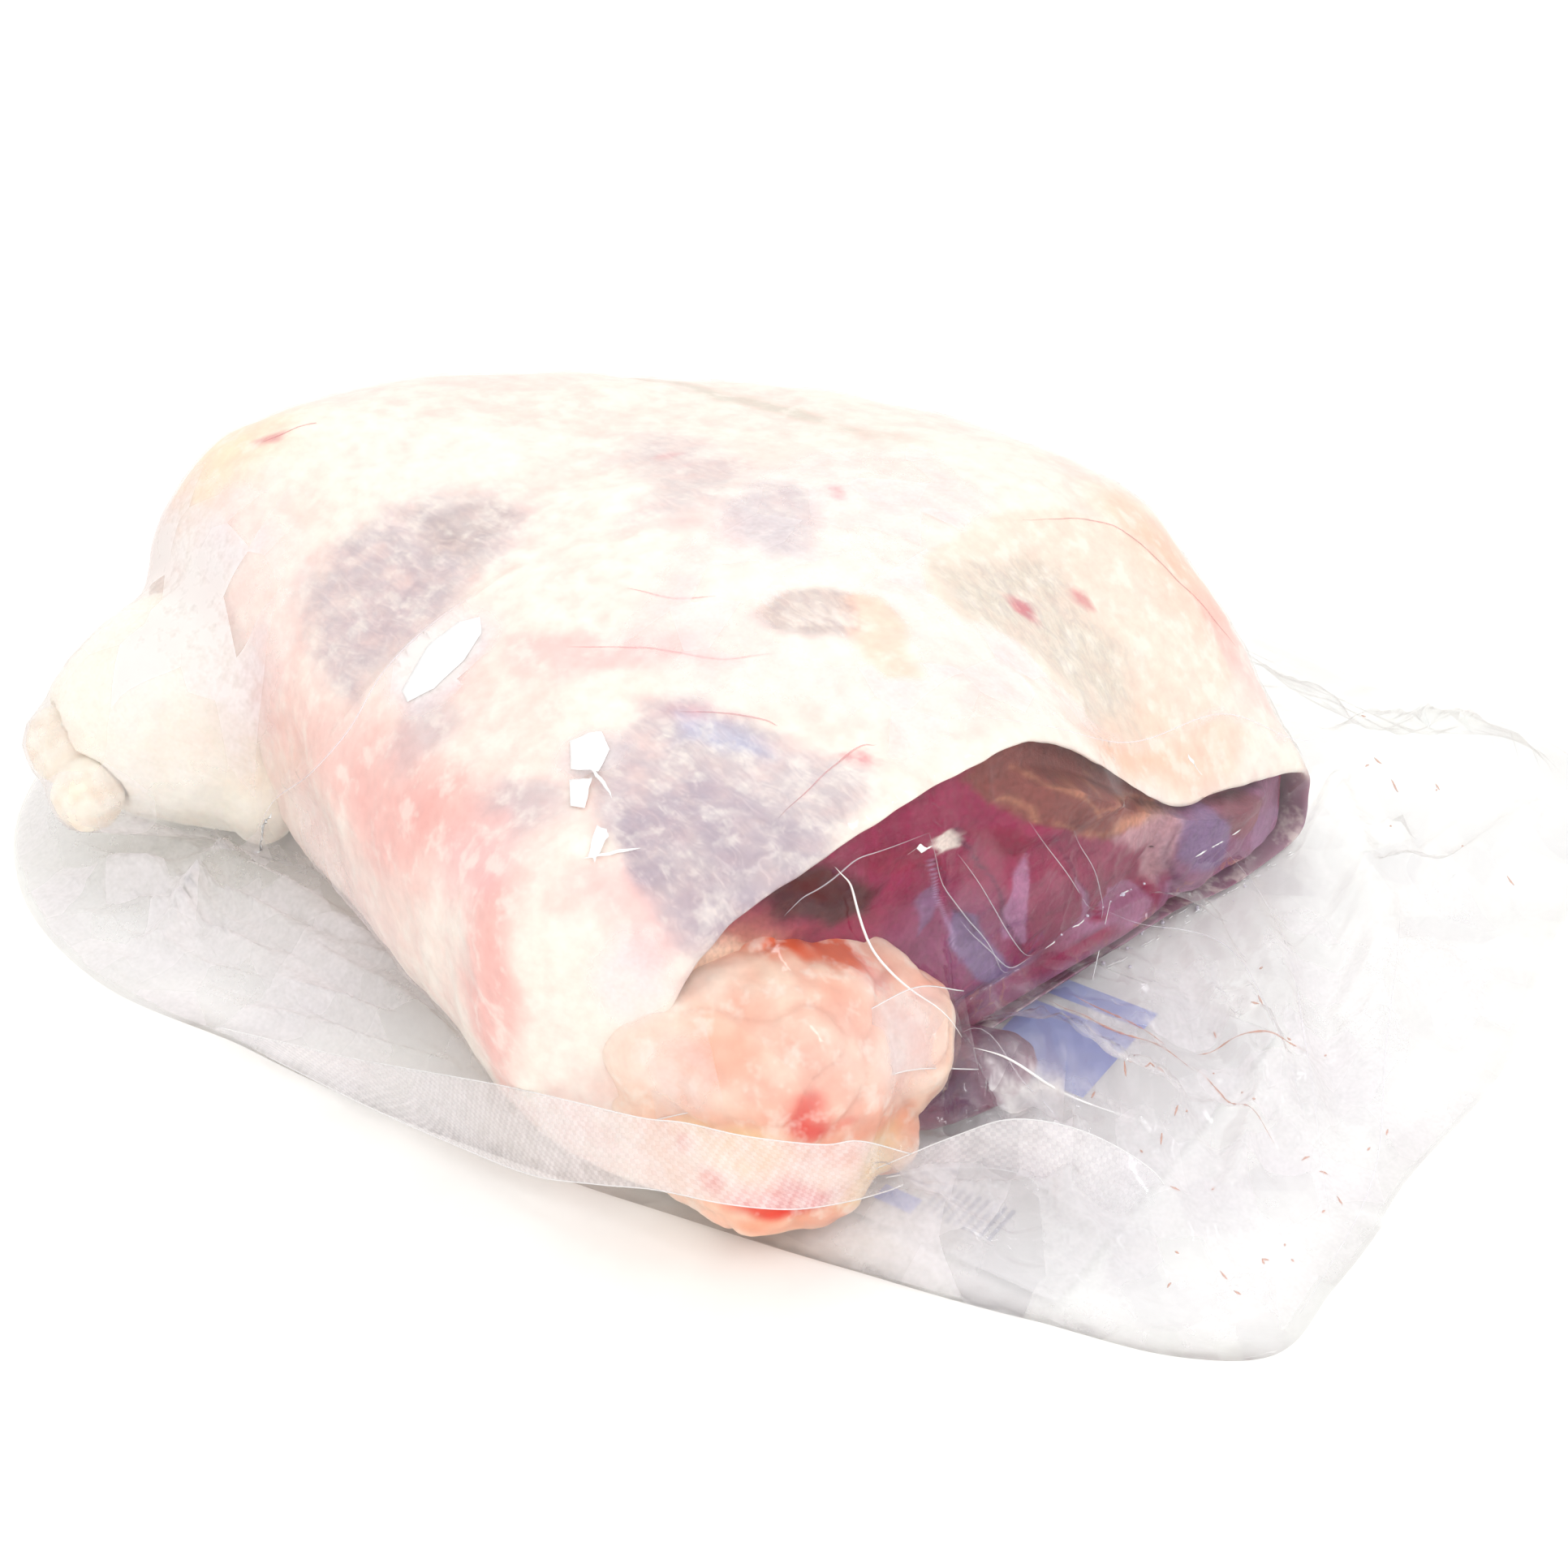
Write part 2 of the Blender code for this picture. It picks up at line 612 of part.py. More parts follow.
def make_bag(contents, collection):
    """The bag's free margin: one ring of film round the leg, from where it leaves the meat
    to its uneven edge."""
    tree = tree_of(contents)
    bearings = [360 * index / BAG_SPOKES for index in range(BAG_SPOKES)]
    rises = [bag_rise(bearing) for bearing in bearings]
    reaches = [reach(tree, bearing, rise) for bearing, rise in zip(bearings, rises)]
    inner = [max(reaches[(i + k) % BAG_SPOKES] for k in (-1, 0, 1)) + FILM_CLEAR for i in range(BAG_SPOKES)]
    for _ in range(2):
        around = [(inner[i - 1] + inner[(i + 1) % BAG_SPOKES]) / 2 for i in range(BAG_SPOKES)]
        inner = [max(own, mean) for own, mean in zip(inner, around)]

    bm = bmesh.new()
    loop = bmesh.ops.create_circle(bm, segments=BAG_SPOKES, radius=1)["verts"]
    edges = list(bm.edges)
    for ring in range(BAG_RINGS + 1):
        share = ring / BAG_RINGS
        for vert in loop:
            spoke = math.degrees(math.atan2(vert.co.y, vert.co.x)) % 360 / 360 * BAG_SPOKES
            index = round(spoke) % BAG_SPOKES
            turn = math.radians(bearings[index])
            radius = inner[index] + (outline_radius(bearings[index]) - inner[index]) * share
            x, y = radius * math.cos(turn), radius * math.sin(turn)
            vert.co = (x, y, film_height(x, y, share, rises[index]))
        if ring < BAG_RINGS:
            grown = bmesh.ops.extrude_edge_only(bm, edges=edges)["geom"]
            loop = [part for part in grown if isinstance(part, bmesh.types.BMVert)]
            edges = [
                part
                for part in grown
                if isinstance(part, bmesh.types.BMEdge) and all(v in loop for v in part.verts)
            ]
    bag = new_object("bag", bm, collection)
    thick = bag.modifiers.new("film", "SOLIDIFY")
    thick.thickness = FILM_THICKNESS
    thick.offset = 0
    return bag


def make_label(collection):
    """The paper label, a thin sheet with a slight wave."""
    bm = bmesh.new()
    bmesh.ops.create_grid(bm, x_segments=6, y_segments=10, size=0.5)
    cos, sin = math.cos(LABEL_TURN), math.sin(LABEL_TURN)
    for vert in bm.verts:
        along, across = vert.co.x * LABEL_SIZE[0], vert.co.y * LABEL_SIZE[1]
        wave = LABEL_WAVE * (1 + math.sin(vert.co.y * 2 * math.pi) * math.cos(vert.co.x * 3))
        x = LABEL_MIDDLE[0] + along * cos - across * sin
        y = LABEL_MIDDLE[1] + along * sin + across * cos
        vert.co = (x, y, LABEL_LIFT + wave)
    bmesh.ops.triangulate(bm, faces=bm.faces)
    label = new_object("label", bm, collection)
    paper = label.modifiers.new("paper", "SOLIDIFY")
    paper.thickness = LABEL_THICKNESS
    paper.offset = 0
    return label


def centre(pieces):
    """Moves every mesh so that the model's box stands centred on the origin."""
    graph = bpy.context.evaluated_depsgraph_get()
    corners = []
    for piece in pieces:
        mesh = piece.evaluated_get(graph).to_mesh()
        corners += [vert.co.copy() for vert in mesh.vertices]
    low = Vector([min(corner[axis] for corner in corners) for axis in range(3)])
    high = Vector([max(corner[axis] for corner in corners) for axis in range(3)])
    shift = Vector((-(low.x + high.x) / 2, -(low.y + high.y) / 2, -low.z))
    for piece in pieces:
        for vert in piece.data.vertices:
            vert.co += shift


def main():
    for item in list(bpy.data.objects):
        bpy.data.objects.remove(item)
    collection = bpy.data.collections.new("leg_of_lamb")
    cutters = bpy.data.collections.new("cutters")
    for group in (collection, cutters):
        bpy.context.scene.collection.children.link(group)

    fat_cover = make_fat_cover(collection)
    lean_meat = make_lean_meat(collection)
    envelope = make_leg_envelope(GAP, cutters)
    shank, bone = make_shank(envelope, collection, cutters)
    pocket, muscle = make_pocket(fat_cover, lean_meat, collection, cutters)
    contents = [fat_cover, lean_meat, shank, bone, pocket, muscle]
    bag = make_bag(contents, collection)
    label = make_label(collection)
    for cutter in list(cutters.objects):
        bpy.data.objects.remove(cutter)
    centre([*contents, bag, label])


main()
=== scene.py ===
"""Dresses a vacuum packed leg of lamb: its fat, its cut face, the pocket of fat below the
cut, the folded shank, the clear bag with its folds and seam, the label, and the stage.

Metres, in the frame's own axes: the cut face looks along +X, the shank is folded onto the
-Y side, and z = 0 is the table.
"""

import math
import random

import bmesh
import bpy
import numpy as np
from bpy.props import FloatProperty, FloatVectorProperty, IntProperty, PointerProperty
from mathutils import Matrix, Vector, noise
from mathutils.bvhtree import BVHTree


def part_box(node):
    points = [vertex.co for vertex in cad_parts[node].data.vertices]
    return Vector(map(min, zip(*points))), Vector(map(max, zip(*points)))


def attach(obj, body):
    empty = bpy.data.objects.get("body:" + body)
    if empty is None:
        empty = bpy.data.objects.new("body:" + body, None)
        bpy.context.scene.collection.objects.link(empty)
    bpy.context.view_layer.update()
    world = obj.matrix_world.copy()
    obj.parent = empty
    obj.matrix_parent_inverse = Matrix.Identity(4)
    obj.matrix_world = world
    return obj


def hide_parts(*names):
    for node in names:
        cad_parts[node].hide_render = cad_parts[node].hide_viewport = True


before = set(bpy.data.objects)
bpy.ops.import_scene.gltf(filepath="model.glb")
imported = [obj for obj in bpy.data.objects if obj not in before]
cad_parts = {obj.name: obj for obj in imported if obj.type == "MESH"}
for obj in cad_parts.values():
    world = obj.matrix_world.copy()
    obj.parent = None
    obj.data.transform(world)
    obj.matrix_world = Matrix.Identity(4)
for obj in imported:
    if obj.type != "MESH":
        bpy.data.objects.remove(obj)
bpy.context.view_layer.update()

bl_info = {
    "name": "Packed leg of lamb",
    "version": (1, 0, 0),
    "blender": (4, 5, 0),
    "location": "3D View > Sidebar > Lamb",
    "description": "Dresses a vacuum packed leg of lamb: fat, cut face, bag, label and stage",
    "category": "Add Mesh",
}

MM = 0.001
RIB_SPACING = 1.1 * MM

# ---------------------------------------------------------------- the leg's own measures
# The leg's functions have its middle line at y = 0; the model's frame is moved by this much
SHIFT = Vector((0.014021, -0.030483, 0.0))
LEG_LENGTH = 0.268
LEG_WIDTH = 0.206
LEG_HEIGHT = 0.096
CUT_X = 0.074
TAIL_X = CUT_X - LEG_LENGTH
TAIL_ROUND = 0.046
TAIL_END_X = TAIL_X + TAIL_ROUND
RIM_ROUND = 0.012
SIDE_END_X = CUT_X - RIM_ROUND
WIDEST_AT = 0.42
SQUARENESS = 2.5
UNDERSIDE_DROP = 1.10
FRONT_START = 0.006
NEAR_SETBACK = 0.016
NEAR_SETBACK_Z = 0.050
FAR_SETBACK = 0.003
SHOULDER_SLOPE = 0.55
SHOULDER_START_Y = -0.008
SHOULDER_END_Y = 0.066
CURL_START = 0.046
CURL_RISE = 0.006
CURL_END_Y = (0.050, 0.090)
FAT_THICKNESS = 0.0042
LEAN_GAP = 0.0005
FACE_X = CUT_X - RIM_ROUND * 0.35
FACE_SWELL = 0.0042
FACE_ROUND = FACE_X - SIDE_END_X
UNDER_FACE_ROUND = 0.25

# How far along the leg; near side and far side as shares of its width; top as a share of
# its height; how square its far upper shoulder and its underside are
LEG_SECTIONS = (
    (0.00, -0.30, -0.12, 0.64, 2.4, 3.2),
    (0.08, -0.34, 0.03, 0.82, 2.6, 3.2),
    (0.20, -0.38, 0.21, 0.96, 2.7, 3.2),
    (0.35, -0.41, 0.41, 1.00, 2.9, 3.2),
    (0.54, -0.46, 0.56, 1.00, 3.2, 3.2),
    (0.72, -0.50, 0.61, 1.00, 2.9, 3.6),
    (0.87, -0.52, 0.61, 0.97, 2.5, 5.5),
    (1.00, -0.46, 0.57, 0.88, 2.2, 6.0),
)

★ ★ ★

What the task asks:
Copy out exactly the lines from the one containing "fat_cover = make_fat_cover(collection)" to the one containing "zip(*points))), Vector(map(max, zip(*points)))", both ends inclusive.

Exercise response:
    fat_cover = make_fat_cover(collection)
    lean_meat = make_lean_meat(collection)
    envelope = make_leg_envelope(GAP, cutters)
    shank, bone = make_shank(envelope, collection, cutters)
    pocket, muscle = make_pocket(fat_cover, lean_meat, collection, cutters)
    contents = [fat_cover, lean_meat, shank, bone, pocket, muscle]
    bag = make_bag(contents, collection)
    label = make_label(collection)
    for cutter in list(cutters.objects):
        bpy.data.objects.remove(cutter)
    centre([*contents, bag, label])


main()
=== scene.py ===
"""Dresses a vacuum packed leg of lamb: its fat, its cut face, the pocket of fat below the
cut, the folded shank, the clear bag with its folds and seam, the label, and the stage.

Metres, in the frame's own axes: the cut face looks along +X, the shank is folded onto the
-Y side, and z = 0 is the table.
"""

import math
import random

import bmesh
import bpy
import numpy as np
from bpy.props import FloatProperty, FloatVectorProperty, IntProperty, PointerProperty
from mathutils import Matrix, Vector, noise
from mathutils.bvhtree import BVHTree


def part_box(node):
    points = [vertex.co for vertex in cad_parts[node].data.vertices]
    return Vector(map(min, zip(*points))), Vector(map(max, zip(*points)))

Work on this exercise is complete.